## What needs to be done
Starting at the line containing "Model this object", copy each line exactly, ending with the line containing "TURNED_STEPS = 36". Leave out everything else.

## Task material
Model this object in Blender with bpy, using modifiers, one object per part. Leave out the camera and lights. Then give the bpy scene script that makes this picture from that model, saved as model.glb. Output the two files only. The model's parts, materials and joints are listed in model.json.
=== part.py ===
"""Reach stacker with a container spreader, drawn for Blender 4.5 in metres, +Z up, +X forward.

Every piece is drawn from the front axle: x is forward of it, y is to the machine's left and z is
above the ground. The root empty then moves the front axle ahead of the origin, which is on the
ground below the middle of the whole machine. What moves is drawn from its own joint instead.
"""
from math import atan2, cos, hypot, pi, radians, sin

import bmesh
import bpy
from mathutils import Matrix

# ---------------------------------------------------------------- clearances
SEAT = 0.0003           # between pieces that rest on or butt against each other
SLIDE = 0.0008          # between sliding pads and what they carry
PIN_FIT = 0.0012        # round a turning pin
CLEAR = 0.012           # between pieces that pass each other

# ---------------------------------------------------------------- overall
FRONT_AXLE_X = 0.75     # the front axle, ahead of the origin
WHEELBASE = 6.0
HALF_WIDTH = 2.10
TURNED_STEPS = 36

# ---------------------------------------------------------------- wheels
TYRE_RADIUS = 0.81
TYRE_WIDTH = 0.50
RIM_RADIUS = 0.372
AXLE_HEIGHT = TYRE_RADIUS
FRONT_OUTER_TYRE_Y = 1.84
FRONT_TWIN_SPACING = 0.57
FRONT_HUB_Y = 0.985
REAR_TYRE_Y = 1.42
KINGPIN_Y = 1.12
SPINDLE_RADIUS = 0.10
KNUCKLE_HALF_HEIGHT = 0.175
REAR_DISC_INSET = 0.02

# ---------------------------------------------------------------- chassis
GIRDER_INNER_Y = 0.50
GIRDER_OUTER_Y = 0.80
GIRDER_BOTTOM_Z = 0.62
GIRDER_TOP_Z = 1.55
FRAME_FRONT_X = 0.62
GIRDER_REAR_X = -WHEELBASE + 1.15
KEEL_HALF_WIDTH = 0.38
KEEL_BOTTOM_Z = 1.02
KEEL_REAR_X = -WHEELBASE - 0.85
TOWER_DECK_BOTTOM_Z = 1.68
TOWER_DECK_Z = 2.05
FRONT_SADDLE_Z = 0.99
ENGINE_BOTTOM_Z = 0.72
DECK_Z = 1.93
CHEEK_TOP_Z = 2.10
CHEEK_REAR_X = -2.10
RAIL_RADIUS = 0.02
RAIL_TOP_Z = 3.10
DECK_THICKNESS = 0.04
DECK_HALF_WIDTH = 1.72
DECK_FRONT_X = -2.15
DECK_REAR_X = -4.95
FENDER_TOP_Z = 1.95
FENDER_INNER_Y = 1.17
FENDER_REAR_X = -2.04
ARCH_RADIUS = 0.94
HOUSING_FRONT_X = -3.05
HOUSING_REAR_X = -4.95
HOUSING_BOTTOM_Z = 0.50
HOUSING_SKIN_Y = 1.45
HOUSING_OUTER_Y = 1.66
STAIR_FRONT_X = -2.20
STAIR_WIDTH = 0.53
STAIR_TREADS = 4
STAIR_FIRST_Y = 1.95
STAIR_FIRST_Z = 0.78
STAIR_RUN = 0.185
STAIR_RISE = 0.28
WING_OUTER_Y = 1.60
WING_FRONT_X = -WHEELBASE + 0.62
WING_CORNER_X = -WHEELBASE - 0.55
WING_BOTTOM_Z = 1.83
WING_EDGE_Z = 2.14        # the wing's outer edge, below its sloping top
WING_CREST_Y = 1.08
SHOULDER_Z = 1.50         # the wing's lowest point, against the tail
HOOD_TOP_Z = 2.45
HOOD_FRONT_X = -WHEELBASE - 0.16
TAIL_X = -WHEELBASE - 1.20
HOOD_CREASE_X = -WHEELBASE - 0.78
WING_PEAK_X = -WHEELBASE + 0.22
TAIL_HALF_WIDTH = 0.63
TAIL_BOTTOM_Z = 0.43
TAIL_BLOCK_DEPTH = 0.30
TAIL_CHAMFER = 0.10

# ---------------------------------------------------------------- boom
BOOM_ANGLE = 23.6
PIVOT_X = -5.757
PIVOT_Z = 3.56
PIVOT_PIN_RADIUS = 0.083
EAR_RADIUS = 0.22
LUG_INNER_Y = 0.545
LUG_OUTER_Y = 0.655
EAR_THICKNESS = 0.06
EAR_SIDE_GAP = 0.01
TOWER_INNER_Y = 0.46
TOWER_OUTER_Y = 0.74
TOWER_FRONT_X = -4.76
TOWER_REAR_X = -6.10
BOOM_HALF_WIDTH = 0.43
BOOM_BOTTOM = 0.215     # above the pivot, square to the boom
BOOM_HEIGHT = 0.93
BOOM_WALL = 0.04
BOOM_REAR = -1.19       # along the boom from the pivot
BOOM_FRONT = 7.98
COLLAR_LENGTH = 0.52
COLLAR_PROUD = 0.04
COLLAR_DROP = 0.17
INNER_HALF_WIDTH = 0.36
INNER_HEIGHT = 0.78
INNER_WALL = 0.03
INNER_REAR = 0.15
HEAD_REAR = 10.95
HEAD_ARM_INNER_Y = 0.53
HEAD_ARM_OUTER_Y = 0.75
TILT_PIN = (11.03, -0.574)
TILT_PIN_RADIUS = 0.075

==

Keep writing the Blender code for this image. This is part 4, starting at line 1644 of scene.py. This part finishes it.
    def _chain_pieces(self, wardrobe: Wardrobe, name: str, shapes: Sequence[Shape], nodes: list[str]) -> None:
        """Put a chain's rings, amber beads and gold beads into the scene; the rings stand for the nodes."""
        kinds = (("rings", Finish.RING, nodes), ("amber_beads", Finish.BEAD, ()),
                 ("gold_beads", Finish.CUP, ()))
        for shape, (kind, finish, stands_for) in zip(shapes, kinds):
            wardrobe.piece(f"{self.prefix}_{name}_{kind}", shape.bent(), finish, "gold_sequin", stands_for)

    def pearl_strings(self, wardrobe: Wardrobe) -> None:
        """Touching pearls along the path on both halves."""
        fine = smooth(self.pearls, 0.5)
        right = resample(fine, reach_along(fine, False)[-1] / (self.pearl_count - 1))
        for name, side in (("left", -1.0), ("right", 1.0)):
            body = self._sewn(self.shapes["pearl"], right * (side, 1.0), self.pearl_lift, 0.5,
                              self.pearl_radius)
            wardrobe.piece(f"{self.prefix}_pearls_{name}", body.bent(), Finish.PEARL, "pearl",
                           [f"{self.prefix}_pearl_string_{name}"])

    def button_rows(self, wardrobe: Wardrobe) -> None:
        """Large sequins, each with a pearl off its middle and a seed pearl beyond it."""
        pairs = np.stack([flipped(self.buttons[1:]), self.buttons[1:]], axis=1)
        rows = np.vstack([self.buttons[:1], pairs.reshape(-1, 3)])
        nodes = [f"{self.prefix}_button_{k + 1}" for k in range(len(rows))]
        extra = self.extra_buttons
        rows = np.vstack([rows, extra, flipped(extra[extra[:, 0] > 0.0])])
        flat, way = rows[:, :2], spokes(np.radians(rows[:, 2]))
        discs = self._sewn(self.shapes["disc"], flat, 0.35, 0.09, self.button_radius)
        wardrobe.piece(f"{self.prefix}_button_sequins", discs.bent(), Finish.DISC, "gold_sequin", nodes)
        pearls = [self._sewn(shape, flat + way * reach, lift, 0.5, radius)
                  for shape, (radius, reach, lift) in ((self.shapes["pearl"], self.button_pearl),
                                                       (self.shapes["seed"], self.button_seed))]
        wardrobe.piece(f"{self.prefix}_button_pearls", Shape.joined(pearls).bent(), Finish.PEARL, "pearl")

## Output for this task
Model this object in Blender with bpy, using modifiers, one object per part. Leave out the camera and lights. Then give the bpy scene script that makes this picture from that model, saved as model.glb. Output the two files only. The model's parts, materials and joints are listed in model.json.
=== part.py ===
"""Reach stacker with a container spreader, drawn for Blender 4.5 in metres, +Z up, +X forward.

Every piece is drawn from the front axle: x is forward of it, y is to the machine's left and z is
above the ground. The root empty then moves the front axle ahead of the origin, which is on the
ground below the middle of the whole machine. What moves is drawn from its own joint instead.
"""
from math import atan2, cos, hypot, pi, radians, sin

import bmesh
import bpy
from mathutils import Matrix

# ---------------------------------------------------------------- clearances
SEAT = 0.0003           # between pieces that rest on or butt against each other
SLIDE = 0.0008          # between sliding pads and what they carry
PIN_FIT = 0.0012        # round a turning pin
CLEAR = 0.012           # between pieces that pass each other

# ---------------------------------------------------------------- overall
FRONT_AXLE_X = 0.75     # the front axle, ahead of the origin
WHEELBASE = 6.0
HALF_WIDTH = 2.10
TURNED_STEPS = 36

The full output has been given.